Sabah erken saatlerde Guatemala City’den ayrılıyoruz. Bugün istikamet Solola... Solola bölgesinin de merkezi olan Solola kentini bu kadar popüler yapan şey Atitlan Gölü’ne hakim konumda olması.
Solola’ya varmadan yol üzerinde oldukça renkli bir restoranda mola veriyoruz. Çatısı tamamen kurumuş yapraklarla kaplanmış olan bu restoran aslında bir çiftlik evinin ön yüzü. Çünkü restoranın arka tarafında süt ve süt ürünleri ile mısır üretimi yapılıyor.
Aslında bu restoran bizim yol üstündeki ihtiyaç molası yerimiz olacaktı. Ancak burada siyah mısır unundan taze taze yapılan ekmeği görünce fikirler değişti. Hemen birer çorba ve yanında da bu ekmeklerden söylendi.
Diğer mısır unundan ekmekler ile arasında ben çok fazla lezzet farkı göremedim. Ama babam bu siyah mısırların tohumundan almayı aklına koydu. Daha önce Peru’dan aldığı tohumları Sinop’ta yetiştirmişti. Bitki büyüdü, hatta bayağı fazla büyüdü. Ama ürün vermedi. Bu nedenle babam kararlı bir şekilde siyah mısır tohumu aramaya başladı. Zaten Solola da bunun için biçilmiş kaftan. Çok geçmeden Solola’ya girdik ve ilk gördüğümüz şey bir yerel pazardı.
Deniz seviyesinden 2.114 metre yükseklikte kurulmuş olan ve Atitlan Gölü manzarasına sahip olan Solola’nın pazarı en yüksekte kurulan pazarlar arasında da yerini almış. Bu kadar pazardan bahsettim ama beklentinizi çok yükseltmeyin. Çok büyük bir pazar değil. Ama Atitlan Gölü çevresindeki yerleşimler için bu pazar çok önemli.
Solola’nın adı Maya dilindeki T'zolojy'a kelimesinden geliyor. Solola’da yaşayan kişilerin soyu Mayaların bir kolu olan Kaqchikel Mayalardan geliyor. Diğer baskın bir Maya kolu ise K’iche’ Mayalar. Maya kökeninden gelen bu kişiler halen kendi geleneksel kıyafetlerini giymeye devam ediyorlar.
Solola’nın merkez nüfusu 14.000 kişi.

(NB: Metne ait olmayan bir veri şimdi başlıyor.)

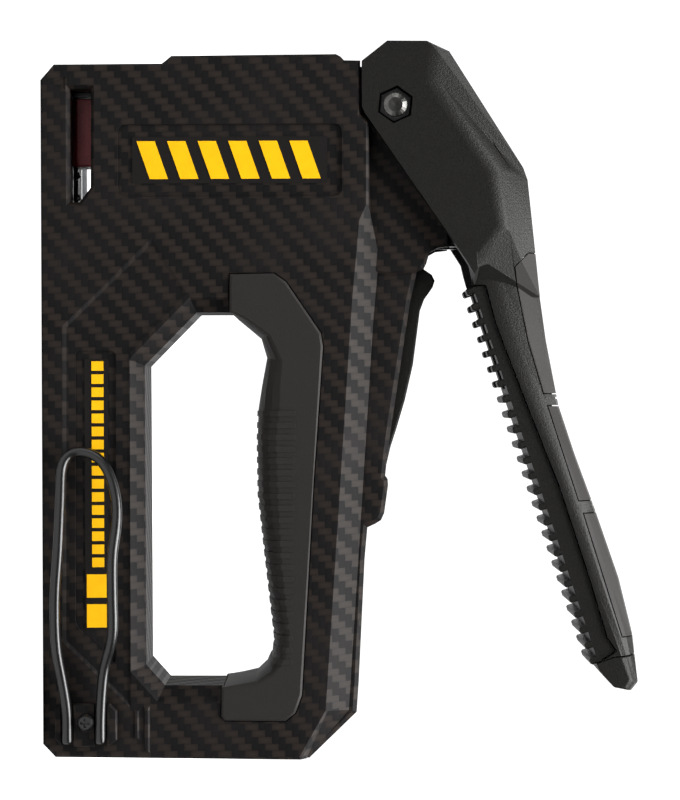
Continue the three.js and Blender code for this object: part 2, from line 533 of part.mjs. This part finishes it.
function lever() {
  const { outer, well } = leverEnvelope();
  const [px, pz] = LEVER_PIVOT;
  const hex = hexagon(LEVER_PIVOT, 9.1, -0.1);
  const stripSeat = prism([at(-CLEAR, 9), at(STRIP_LENGTH + CLEAR, 9), ...SEAM,
    at(-CLEAR, 0)], -20, 20);
  const pads = Object.values(PADS).map((p) => cut(prism(inset(p, -CLEAR), -20, 20), ...lugs(0)));
  const grooves = PAD_GAPS.map(([x, z]) => box(x - 0.3, x + 0.3, -20, 20, z - 0.6, z + 14));
  const core = cut(outer, well, stripSeat, ...grooves, ...pads, prism(inset(END_CAP, -CLEAR), -20, 20),
    rod(2.8, -20, 20, "y", [px, 0, pz]), prism(hex, -20, -12.8), prism(hex, 12.8, 20));
  piece("lever_body", core, LEVER);
  for (const [name, p] of Object.entries(PADS)) {
    piece(`lever_pad_${name}`, cut(outer.intersect(prism(p, -20, 20)), ...lugs(CLEAR)), RUBBER);
  }
  piece("lever_end_cap", outer.intersect(prism(END_CAP, -20, 20)), LEVER);
}
lever();
piece("tooth_strip", toothStrip(), RUBBER);

// pivot bolt, nut and the fork that carries the drive roller
function pivotHardware() {
  const [px, pz] = LEVER_PIVOT;
  const hex = hexagon(LEVER_PIVOT, 8.5, -0.1);
  const dome = turned([[0, -15.9], [2, -15.8], [3.2, -15.2], [3.6, -14.4], [3.6, -14], [0, -14]], "y",
    [px, 0, pz], 20);
  piece("pivot_nut", cut(join(slab(hex, -14.8, -13, 0.3), dome), rod(2.5, -13.5, -12, "y", [px, 0, pz])), DARK_STEEL);
  piece("pivot_bolt", join(slab(hex, 13, 15.4, 0.4), rod(2.45, -12.9, 13.6, "y", [px, 0, pz])), DARK_STEEL);
  const [x, z] = ROLLER_AT;
  const plate = [[x - 4, z - 4], [x + 3.6, z - 4], [x + 3.9, z + 6], [x + 3.9, 129], [x - 5, 128.4], [x - 6, z + 8]];
  piece("lever_fork", cut(prism(plate, -6.4, 6.4), prism([[x - 12, z - 10], [x + 12, z - 10], [x + 12, 126],
    [x - 12, 125.4]], -4.8, 4.8), rod(1.7, -8, 8, "y", [x, 0, z])), STEEL);
  piece("roller_pin", rod(1.55, -6.7, 6.7, "y", [x, 0, z], 16), STEEL);
  piece("drive_roller", sleeve(1.9, ROLLER_R, -4.2, 4.2, "y", [x, 0, z], 24), STEEL);
}
pivotHardware();
// torsion spring that opens the lever
piece("lever_spring", coil(4.7, 0.5, -3.2, 3.2, 4, "y", [LEVER_PIVOT[0], 0, LEVER_PIVOT[1]]), DARK_STEEL);

// ---- rocker -------------------------------------------------------------------------
// the cam face is the path of the drive roller seen from the rocker
function rocker() {
  let body = slab(ROCKER, -3.6, 3.6, 0.5);
  for (let i = 0; i <= 13; i++) {
    const theta = (LEVER_SWING * i) / 13;
    const inBody = swing(ROLLER_AT, LEVER_PIVOT, theta);
    const [x, z] = swing(inBody, ROCKER_PIVOT, -theta * ROCKER_RATIO);
    body = body.subtract(rod(ROLLER_R + 0.25, -5, 5, "y", [x, 0, z], 32));
  }
  return cut(body, rod(2.5, -5, 5, "y", [ROCKER_PIVOT[0], 0, ROCKER_PIVOT[1]]),
    box(-2, 13.4, -2.4, 2.4, 60, 90));
}
piece("rocker", rocker(), DARK_STEEL);

// ---- plunger and striker ------------------------------------------------------------
piece("plunger", cut(
  join(slab([[2.3, 30], [14.4, 30], [14.4, 34], [2.3, 34]], -6, 6, 0.4), rod(2.1, 33, 79.9, "z", [STEM_X, 0, 0])),
  box(-5, 3.2, -4, 4, 29, 33),
), STEEL);
piece("plunger_nut", cut(
  turned([[0, 76.6], [5, 76.6], [5.6, 77.1], [5.6, 79.1], [5, 79.6], [0, 79.6]], "z", [STEM_X, 0, 0], 24),
  rod(2.35, 70, 90, "z", [STEM_X, 0, 0]),
), DARK_STEEL);
piece("striker_blade", join(box(0.95, 2, -5.2, 5.2, 1, 36), box(1.9, 2.9, -3.6, 3.6, 29.5, 32.6)), STEEL);

// ---- magazine -----------------------------------------------------------------------
piece("magazine_rail", cut(box(2.7, 175.6, -5.6, 5.6, 0.5, 5.4), box(0, 180, -4.8, 4.8, 1.4, 8)), STEEL);
piece("magazine_latch", cut(
  join(slab([[176.3, 0.5], [181, 0.5], [183.9, 3.6], [184.2, 15.6], [176.3, 15.8]], -6.9, 6.9, 0.6),
    box(172.6, 177, -4.4, 4.4, 2, 15)),
  box(170, 176, -1.5, 1.5, 9.5, 11.3), rod(1.15, 170, 178.2, "x", [0, 0, 7.5]),
), CARBON);
piece("guide_rod", rod(1, 2.8, 178, "x", [0, 0, 7.5], 14), STEEL);
piece("guide_bar", box(2.9, 175.7, -1.2, 1.2, 9.8, 11), STEEL);
piece("pusher", cut(
  join(slab([[2.4, 8.4], [21.4, 8.4], [21.4, 12.6], [20, 14.2], [2.4, 14.2]], -4.4, 4.4, 0.4),
    box(2.6, 21, -2.6, 2.6, 5.8, 9)),
  box(0, 30, -1.6, 1.6, 9.5, 11.3), rod(1.25, 0, 30, "x", [0, 0, 7.5]),
), RED);
piece("pusher_spring", coil(1.65, 0.32, 22, 172, 24, "x", [0, 0, 7.5], 7), DARK_STEEL);

export default product;
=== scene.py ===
"""Hand staple gun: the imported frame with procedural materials, rounded edges and finer surface detail."""
import json
import math

import bmesh
import bpy
from mathutils import Matrix, Vector

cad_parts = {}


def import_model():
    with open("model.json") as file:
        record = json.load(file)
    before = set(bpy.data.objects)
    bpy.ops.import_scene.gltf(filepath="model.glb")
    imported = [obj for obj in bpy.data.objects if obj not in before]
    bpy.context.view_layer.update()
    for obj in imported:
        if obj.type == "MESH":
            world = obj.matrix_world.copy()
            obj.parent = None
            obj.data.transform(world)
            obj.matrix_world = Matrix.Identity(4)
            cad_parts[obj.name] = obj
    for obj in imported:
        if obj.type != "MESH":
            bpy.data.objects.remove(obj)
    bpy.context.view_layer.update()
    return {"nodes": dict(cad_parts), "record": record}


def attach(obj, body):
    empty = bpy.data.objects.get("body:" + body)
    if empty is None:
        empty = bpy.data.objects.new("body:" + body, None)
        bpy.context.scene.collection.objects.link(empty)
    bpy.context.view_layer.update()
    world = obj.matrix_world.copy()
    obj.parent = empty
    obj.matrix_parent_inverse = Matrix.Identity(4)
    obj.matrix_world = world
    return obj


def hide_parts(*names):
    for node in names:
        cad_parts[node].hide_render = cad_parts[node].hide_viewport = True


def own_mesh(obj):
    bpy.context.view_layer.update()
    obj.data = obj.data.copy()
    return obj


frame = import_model()
NODES = frame["nodes"]
MM = 0.001
TOW = 1.85 * MM  # width of one tow of the twill
TWILL_SIDE_ON = 0.85  # how squarely a face must look along an axis for the weave to be laid across it
NUT_AT = (5.83 * MM, 97.57 * MM)  # X and Z of the pivot nut's centre
NUT_DOME_RADIUS = 3.55 * MM
BADGE_LEVEL = 15.12 * MM  # distance from the mid-plane beyond which a badge is inked
LABEL_LEVEL = 14.82 * MM
INK = (1.0, 0.52, 0.003)
MERGE_DISTANCE = 2e-6
FLAT_ANGLE = math.radians(0.6)  # faces closer to coplanar than this are rejoined
SHARP_ANGLE = math.radians(22.0)  # edges sharper than this are rounded
ROUND_SEGMENTS = 2
SOFT_SEGMENTS = 5
SOFT_CREASE_DEGREES = (15, 70)
WIRE_FILL = 0.12 * MM  # what rounding takes off the wire's section
FLOOR_DROP = 0.4 * MM  # keeps the floor clear of the base
FLOOR_HALF = 3.0
FLOOR_GLOW = 1.1  # seen by the camera only, so the floor looks white but throws back little light
WORLD_LIGHT, WORLD_SEEN = 0.06, 1.2
LENS_MM, SENSOR_MM = 102.3, 36.0
CAMERA_AT = (86.96 * MM, -640 * MM, 82.02 * MM)
CAMERA_TILT = math.radians(0.25)
LAMP_AIM = (0.09, 0, 0.08)


# ---- node helpers -------------------------------------------------------------------
def material(name):
    mat = bpy.data.materials.new(name)
    mat.use_nodes = True
    nt = mat.node_tree
    nt.nodes.clear()
    out = nt.nodes.new("ShaderNodeOutputMaterial")
    bsdf = nt.nodes.new("ShaderNodeBsdfPrincipled")
    nt.links.new(bsdf.outputs[0], out.inputs[0])
    return mat, nt, bsdf


def feed(nt, socket, value):
    if isinstance(value, (int, float)):
        socket.default_value = value
    elif isinstance(value, (tuple, list)):
        socket.default_value = value if len(value) == len(socket.default_value) else (*value, 1.0)
    else:
        nt.links.new(value, socket)


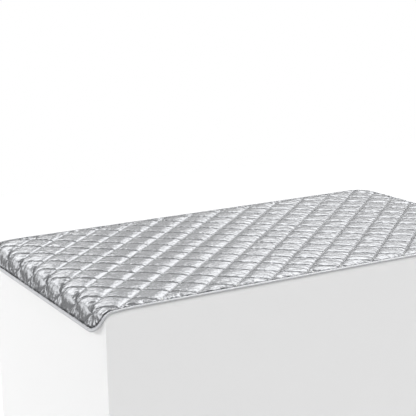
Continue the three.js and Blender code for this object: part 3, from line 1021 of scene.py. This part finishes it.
def quilting_stitches():
    """Stitches along each seam, grouped by the stretch that they are in."""
    groups = {stretch: [] for stretch in STRETCHES}
    length = math.hypot(HALF_LONG, HALF_WIDE)
    lifts = np.array([-QUILT_SINK, QUILT_LIFT, -QUILT_SINK])
    for (u0, v0), (u1, v1) in seam_lines():
        count = int((u1 - u0 + v1 - v0) * length / QUILT_PITCH)
        middle = (np.arange(count) + 0.5) / count
        for share in middle:
            part = share + QUILT_STITCH / QUILT_PITCH / count * np.array([-0.5, 0, 0.5])
            s, y = to_flat(u0 + part * (u1 - u0), v0 + part * (v1 - v0))
            if in_from_edge(s, y).min() < MARGIN + QUILT_FROM_TAPE:
                continue
            stretch = STRETCHES[int(np.searchsorted(SPLITS, s[1]))]
            h = face_height(s, y, puff_moves(s, y)[:, 2]) + lifts
            groups[stretch].append(stitch_faces(np.stack([s, y, h], 1), QUILT_THREAD_RADIUS, 5))
    return groups


for stretch, parts in quilting_stitches().items():
    points, faces = joined(parts)
    name = f"quilting_thread_{stretch}"
    make_piece(name, stretch, points, faces, QUILTING_THREAD)


# Stage in metres: a plain pale block whose left edge is rounded as the pad falls over it, on a
# pale floor. Under the hem the edge bends on, in steps to these degrees, until it is upright
STAGE_FRONT = -0.2415
STAGE_REAR = 0.2425
STAGE_RIGHT = 0.47
STAGE_HEIGHT = 0.75
STAGE_EDGE = 0.008
STAGE_GAP = 0.0003
STAGE_STEPS = 12
STAGE_BEND_STEP = 4
STAGE_BENDS_ON = (74, 78, 82, 86, 90)
STAGE_EDGE_ANGLES = range(90, -1, -5)
FLOOR_RADIUS = 4.0


def seen_as_white(tree, share):
    """A share of the light paths that see white: the camera's, and those from metal and glass."""
    path = add(tree, "ShaderNodeLightPath")
    seen = add(tree, "ShaderNodeMath", {"operation": "ADD"}, {
        0: path.outputs["Is Camera Ray"], 1: path.outputs["Is Glossy Ray"],
    })
    seen = add(tree, "ShaderNodeMath", {"operation": "ADD", "use_clamp": True}, {
        0: seen.outputs[0], 1: path.outputs["Is Transmission Ray"],
    })
    return add(tree, "ShaderNodeMath", {"operation": "MULTIPLY"}, {0: seen.outputs[0], 1: share})


def pale_surface(name, colour, white_share):
    """Matt painted surface of the studio stage, paler to the camera than the lamps make it."""
    material, tree = new_material(name)
    paint = add(tree, "ShaderNodeBsdfPrincipled", None, {
        "Base Color": linear(colour), "Roughness": 0.6,
    })
    white = add(tree, "ShaderNodeEmission", None, {"Color": linear("#FFFFFF"), "Strength": 1.0})
    finish_surface(tree, add(tree, "ShaderNodeMixShader", None, {
        0: seen_as_white(tree, white_share).outputs[0], 1: paint.outputs[0], 2: white.outputs[0],
    }))
    return material


def stage_mesh(name, points, faces, material):
    mesh = bpy.data.meshes.new(name)
    mesh.from_pydata(points, [], faces)
    mesh.materials.append(material)
    stage = bpy.data.objects.new(name, mesh)
    bpy.context.scene.collection.objects.link(stage)


def add_stage():
    """The block is one profile, seen from the front, drawn from the front to the rear."""
    flats = np.linspace(FALL_START, FALL_START - FALL_LENGTH, STAGE_STEPS)
    bends = np.linspace(FALL_START - FALL_LENGTH, HEM_STRAIGHT, STAGE_STEPS)[1:]
    along = np.concatenate([flats, bends])
    under = np.full_like(along, -STAGE_GAP / MM)
    fall = drape(np.stack([along, np.zeros_like(along), under], 1))
    profile = [(STAGE_RIGHT, -STAGE_HEIGHT), (STAGE_RIGHT, -STAGE_GAP)]
    profile += [(x, z) for x, _, z in fall]
    x, z = profile[-1]
    step = BEND_RADIUS * MM * math.radians(STAGE_BEND_STEP)
    for angle in np.radians(STAGE_BENDS_ON):
        x -= step * math.cos(angle)
        z -= step * math.sin(angle)
        profile.append((x, z))
    profile.append((x, -STAGE_HEIGHT))
    rows = [(STAGE_FRONT + STAGE_EDGE * (1 - math.sin(a)), STAGE_EDGE * (1 - math.cos(a)))
            for a in np.radians(STAGE_EDGE_ANGLES)]
    rows += [(STAGE_REAR, 0.0)]
    points = []
    for y, drop in rows:
        points += [(px, y, pz - drop * (pz > -STAGE_HEIGHT)) for px, pz in profile]
    faces = capped_faces(len(rows), len(profile))
    stage_mesh("stage_block", points, faces, pale_surface("pale_stage", "#F0F0F0", 0.25))
    corners = ((-1, -1), (1, -1), (1, 1), (-1, 1))
    floor = [(FLOOR_RADIUS * px, FLOOR_RADIUS * py, -STAGE_HEIGHT) for px, py in corners]
    stage_mesh("stage_floor", floor, [[0, 1, 2, 3]], pale_surface("pale_floor", "#F4F4F4", 0.75))


add_stage()


# Light: soft windows behind the pad, a ring of soft lamps round its other sides, one above it and
# a pale world. Each lamp has its direction from the pad, right of straight back and up, in degrees,
# its width and height in metres and its brightness, where 1 is white
LAMPS = (
    ("window_behind", -4, 28, 4.7, 1.9, 5.8),
    ("window_between", 24.5, 16, 1.15, 1.6, 0.9),
    ("window_right", 50, 34, 4.3, 3.4, 5.3),
    ("window_left", -46, 13, 4.4, 2.0, 3.7),
    ("soft_top", 0, 89.9, 3.0, 3.0, 1.6),
    ("soft_right_rear", 100, 30, 4.0, 1.8, 2.6),
    ("soft_right_front", 145, 30, 4.0, 1.8, 2.2),
    ("soft_front", -170, 30, 4.0, 1.8, 2.0),
    ("soft_left_front", -125, 30, 4.0, 1.8, 2.2),
    ("soft_left_rear", -80, 30, 4.0, 1.8, 2.6),
)
LAMP_DISTANCE = 6.0
WORLD_LIGHT = 0.15


def direction(azimuth, elevation):
    """The direction this far right of straight back and this far up, in radians."""
    level = math.cos(elevation)
    return Vector((level * math.sin(azimuth), level * math.cos(azimuth), math.sin(elevation)))


def add_lamp(name, azimuth, elevation, width, height, brightness):
    """A soft lamp turned to the pad, which the camera doesn't see. Its power is pi times its area
    where its brightness is 1."""
    towards = direction(math.radians(azimuth), math.radians(elevation))
    data = bpy.data.lights.new(name, "AREA")
    data.shape = "RECTANGLE"
    data.size, data.size_y = width, height
    data.energy = brightness * math.pi * width * height
    lamp = bpy.data.objects.new(name, data)
    lamp.location = LAMP_DISTANCE * towards
    lamp.rotation_euler = (-towards).to_track_quat("-Z", "Y").to_euler()
    lamp.visible_camera = False
    bpy.context.scene.collection.objects.link(lamp)


for lamp_values in LAMPS:
    add_lamp(*lamp_values)


def pale_world():
    """Soft grey light all round, while the camera, metal and glass see a white background."""
    world = bpy.data.worlds.new("studio")
    bpy.context.scene.world = world
    world.use_nodes = True
    tree = world.node_tree
    tree.nodes.clear()
    strength = add(tree, "ShaderNodeMapRange", None, {
        "Value": seen_as_white(tree, 1.0).outputs[0], "To Min": WORLD_LIGHT, "To Max": 1.0,
    })
    background = add(tree, "ShaderNodeBackground", None, {
        "Color": linear("#FFFFFF"), "Strength": strength.outputs[0],
    })
    add(tree, "ShaderNodeOutputWorld", links={"Surface": background.outputs[0]})


pale_world()


# Camera: the photograph's viewpoint, from the left of the front
CAMERA_PLACE = (-1.0022, -1.6209, 0.4909)
CAMERA_AZIMUTH = math.radians(29.359)
CAMERA_PITCH = math.radians(-12.750)
CAMERA_ROLL = math.radians(1.058)
CAMERA_LENS = 96.3
SENSOR_WIDTH = 36.0


def add_camera():
    data = bpy.data.cameras.new("camera")
    data.lens = CAMERA_LENS
    data.sensor_width = SENSOR_WIDTH
    data.clip_start, data.clip_end = 0.05, 60
    camera = bpy.data.objects.new("camera", data)
    ahead = direction(CAMERA_AZIMUTH, CAMERA_PITCH).to_track_quat("-Z", "Y")
    camera.location = CAMERA_PLACE
    camera.rotation_mode = "QUATERNION"
    camera.rotation_quaternion = ahead @ Quaternion((0, 0, 1), -CAMERA_ROLL)
    bpy.context.scene.collection.objects.link(camera)
    bpy.context.scene.camera = camera


add_camera()
bpy.context.scene.view_settings.view_transform = "Standard"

Ama Solola Belediyesi aynı zamanda Los Encuentros, El Tablón, San Jorge la Laguna ve Argueta yerleşimleri ile daha küçük 59 farklı yerleşime de bakıyor.
Solola merkezinde en fazla dikkat çeken yapılardan biri; Orta Amerika Kulesi olarak adlandırılan İspanyollar döneminden kalma yapı. Arkasında da belediye binası yer alıyor.
Hemen bu kulenin karşı çaprazında ise kilise yer alıyor. Bu kilisenin en önemli özelliklerinden biri pencerelerinde yarasa figürlü vitraylar bulunması ve vitrayları o kadar güzel yerleştirmişler ki güneş doğduğu zaman pencereden ışık girince vitraydaki yarasa figürlerinin gölgeleri kilisenin tavanına doğru oluşuyor. Güneş batarken içeri vuran ışıkla ise yarasa gölgeleri sanki kilisenin dışına çıkıyormuş hissi oluşuyor. Çok ilginçti.
Solola’daki görülmeye değer bir diğer nokta ise mezarlık. Bu mezarlık benim hayatımda gördüğüm en ilginç ve renkli mezarlıklardan biriydi.
Bazı zengin aileler kendileri için ayrı aile anıt mezarları yaptırmışlar.
Bazı mezarlıklar ise yine bakımlı ama ufacık. Bu mezarlar da dar gelirli kesime ait.
Bu mezarlığın tamamı ise Atitlan Gölü manzaralı...
Ardından buradan çıkıp Atitlan Gölü’nün kenarındaki Panajachel kasabasına doğru yol aldık. Panajachel’den sonra ise Atitlan Gölü’nde tekne turu yapacağız.